One of the main cultural tools used to teach history in the United States, according to Barton and Levstik, are narratives. They use narratives to describe when historians choose particular events, order them through causal links in order to tell a story. These stories are often easy packages of history that translate well to the classroom. Rather than examining one time and everything that was happening at that moment, simplified narratives that students make connections from, understand change, and identify with history. Teachers use narratives for many reasons beyond these. Students are familiar with the narrative structure, they have been exposed to it all their lives and are used to learning within it. Furthermore, a good story is engaging, which is a goal in the classroom.
While Barton and Levstik describe the advantages that narrative offers, their text seems to focus more on the constraints, the pitfalls that is easy to fall into when using narrative structure. While teaching history is all about gatekeeping – it would be impossible to teach everything about any time period in the time allotted – when told within a narrative the people and events mentioned get credibility, while those not mentioned can loose their legitimacy in the eyes of students. There is a danger in students becoming attached to certain narratives, it can be argued that many in our nation are, or seeing them as the truth, and the only truth, rather figuring out for themselves what they think our history means.

In my introductory post to this blog, I already exposed my love for the narrative structure of history. I came to love history through stories, and stories are still the way I find history the most engaging.
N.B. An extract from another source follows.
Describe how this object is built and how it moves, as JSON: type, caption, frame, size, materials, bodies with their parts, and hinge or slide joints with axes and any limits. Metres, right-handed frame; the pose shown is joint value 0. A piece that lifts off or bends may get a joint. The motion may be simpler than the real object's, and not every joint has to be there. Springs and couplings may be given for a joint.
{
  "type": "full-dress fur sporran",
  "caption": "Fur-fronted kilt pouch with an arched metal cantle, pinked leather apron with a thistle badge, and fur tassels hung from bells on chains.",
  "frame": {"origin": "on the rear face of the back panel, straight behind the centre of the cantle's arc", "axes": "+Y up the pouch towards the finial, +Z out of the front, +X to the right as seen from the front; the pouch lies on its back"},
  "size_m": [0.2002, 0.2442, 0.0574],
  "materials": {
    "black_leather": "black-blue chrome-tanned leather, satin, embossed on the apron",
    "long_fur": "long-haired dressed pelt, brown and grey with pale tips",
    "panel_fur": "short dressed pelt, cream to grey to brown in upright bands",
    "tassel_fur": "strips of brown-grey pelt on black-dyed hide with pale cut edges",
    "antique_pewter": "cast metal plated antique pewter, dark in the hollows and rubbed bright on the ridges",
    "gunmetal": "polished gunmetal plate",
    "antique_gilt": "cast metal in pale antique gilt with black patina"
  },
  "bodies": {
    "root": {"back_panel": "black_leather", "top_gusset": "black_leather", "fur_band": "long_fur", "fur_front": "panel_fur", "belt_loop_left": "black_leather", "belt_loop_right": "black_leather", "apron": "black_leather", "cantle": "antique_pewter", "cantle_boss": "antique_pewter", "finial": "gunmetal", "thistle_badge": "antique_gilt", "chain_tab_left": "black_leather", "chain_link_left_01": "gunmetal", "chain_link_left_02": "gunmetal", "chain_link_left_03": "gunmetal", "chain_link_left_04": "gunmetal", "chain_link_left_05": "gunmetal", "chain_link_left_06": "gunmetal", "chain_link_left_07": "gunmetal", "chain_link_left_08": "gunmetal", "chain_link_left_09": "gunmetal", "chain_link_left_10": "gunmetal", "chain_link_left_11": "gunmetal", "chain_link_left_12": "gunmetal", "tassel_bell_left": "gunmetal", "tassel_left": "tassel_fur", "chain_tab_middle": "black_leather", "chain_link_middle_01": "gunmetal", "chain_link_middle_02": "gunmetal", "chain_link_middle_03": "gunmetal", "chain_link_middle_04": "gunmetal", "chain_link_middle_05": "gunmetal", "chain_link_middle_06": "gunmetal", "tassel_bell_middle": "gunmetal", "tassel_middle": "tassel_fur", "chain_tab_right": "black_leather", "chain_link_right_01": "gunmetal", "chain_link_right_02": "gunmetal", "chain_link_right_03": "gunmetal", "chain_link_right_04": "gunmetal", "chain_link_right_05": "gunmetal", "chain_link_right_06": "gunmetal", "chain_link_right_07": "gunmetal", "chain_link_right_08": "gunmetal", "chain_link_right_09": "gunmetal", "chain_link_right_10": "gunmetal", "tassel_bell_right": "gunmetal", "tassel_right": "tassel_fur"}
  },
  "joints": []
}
However, I also agree with Barton and Levstik about many of the constraints of teaching history with the narrative structure. One page 5 of Historical Thinking and Other Unnatural Acts (2001) Sam Wineburg writes: “achieving mature historical thought depends precisely on our ability to navigate the uneven landscape of history, to traverse the rugged terrain that lies between the poles of familiarity and distance from the past.” This balance is hard to find in the classroom and narratives can trap students on the familiarity side. While I want students to be engaged and feel connected to history, I also want them to understand the distance and differences that allows for critical examination and coming to their own understandings.
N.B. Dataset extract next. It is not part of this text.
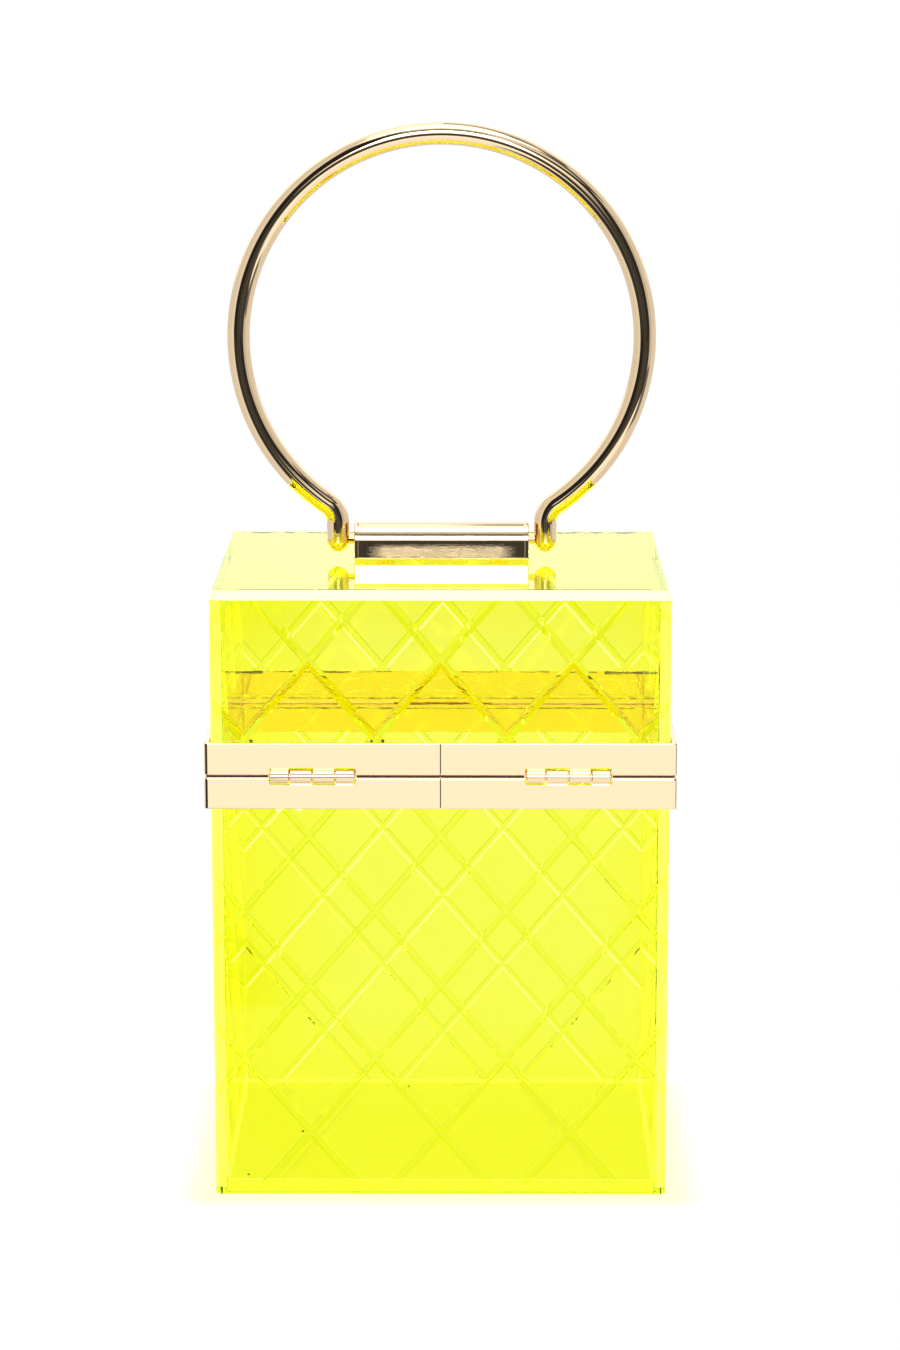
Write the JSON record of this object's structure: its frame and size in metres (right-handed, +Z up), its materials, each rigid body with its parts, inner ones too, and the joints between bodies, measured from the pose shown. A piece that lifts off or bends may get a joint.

What then are the alternatives? In “Why Won’t You Just Tell Us the Answer?”  Bruce Lesh found an alternative in helping his students create their own chronology of a historical event. This historical thinking tool exposes students to how narratives come to exist, and helps them to think critically about the narratives they are exposed to. As Lesh wrote on page 90, “chronology, when developed by historians, is not simply placing documents in chronological order, but making determinations about the relationships among information contained within a historical source and then using that information to craft an accurate telling of the event.” His activity helps students see that historians decide the order of events, what to include, and how this shapes the story that students then see and learn from (Barton and Levstick, p. 131). This is a skill that will help students interpret current events, and look critically at the stories they encounter outside of the classroom.
There are other ways of solving the narrative “problem,” both through historical thinking activities like Lesh’s as well as through presenting alternative narratives to students. While it can be a polarizing source, resources like the Zinn education project http://zinnedproject.org/ provide teachers with access to alternative narratives and can help them think of different ways of presenting history or different stories to tell. I still like the use of narratives, I think they have a use, and that getting students to be engaged and feel connected to history should not be overlooked. However, an awareness of the narratives being used, who relates to the, and what they say about history is important not only for teachers, but for students as well.